4 reasons why it is a bad idea to represent yourself in a criminal case

People have the right to represent themselves in a court of law under the Sixth Amendment, but this may not be a good idea.

The American justice system was designed with the intent that a person must be proven guilty in a court of law, rather than by public opinion. Under the guidance of the Sixth Amendment, Cornell University Law School's Legal Information Institute points out that people do have the right to act as their own legal counsel or they can hire a qualified attorney. For people in Iowa, it can be tempting to just handle their own defense but that can be a bad idea.

1. The system is a complicated one

Aside from the trial itself or the negotiations for a plea bargain, navigating the court system is complicated. Iowa courts are strict about when certain documents need to be filed and if people miss the deadline, it could jeopardize the outcome of their case. For example, they only have so many days to submit pretrial motions for the purpose of suppressing evidence or submitting evidence in their defense.

An attorney understands these rules and has a supporting staff to make sure that all necessary filings are made to the court in a timely manner. An attorney can also help people understand what to expect in the criminal process.

2. Lack of experience/knowledge

If people need a surgical procedure done, they understand the importance of finding a qualified surgeon with experience in performing this type of operation. The same is true for people who are facing a criminal charge. The American Bar Association points out that attorneys spend years gathering knowledge about the criminal system. They know the rules that apply to these cases, including when formal charges must be filed, how evidence is to be collected and what type of evidence to look for.

Each year, attorneys also attend continuing legal education courses to learn new tactics and changes occurring in their practice area.

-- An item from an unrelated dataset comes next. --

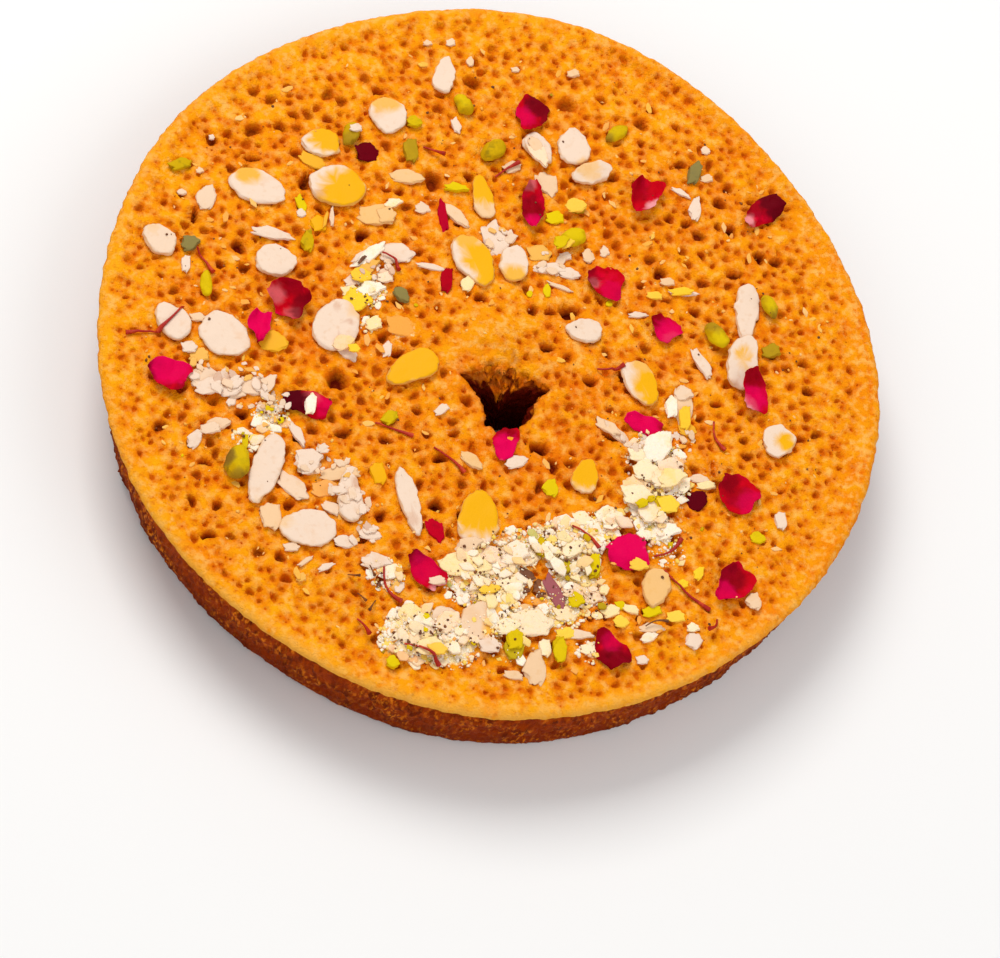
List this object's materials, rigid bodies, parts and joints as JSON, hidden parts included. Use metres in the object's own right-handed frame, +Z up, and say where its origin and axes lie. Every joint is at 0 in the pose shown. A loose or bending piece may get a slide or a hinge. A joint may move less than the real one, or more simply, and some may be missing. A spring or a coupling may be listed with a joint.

This may concern how to deal with DNA evidence, negotiating for a reduction of charges or the problems with eyewitness testimony.

3. The courts cannot provide legal advice

The Iowa State Bar states that court staff and judges are prohibited from providing people any advice referring to their case. Clearly, this would violate the role of the judge, which is to act as a neutral third party that listens to both sides and then makes a ruling after reviewing the arguments and the evidence provided.

4. Emotional-based decisions

It is important for people to understand that the criminal court system is one that is based on logic and reasoning. To be able to represent themselves, they need to look at the case with an objective eye, examining the strength of the evidence against them and analyzing the best strategy to follow. However, most people are too emotionally connected since they are the ones on trial.

An attorney has the skills to help people see the long-term picture and choose options that will give them the best possible solution to their situation. When people in Iowa find themselves the target of a criminal investigation, they may find it helpful to meet with an attorney.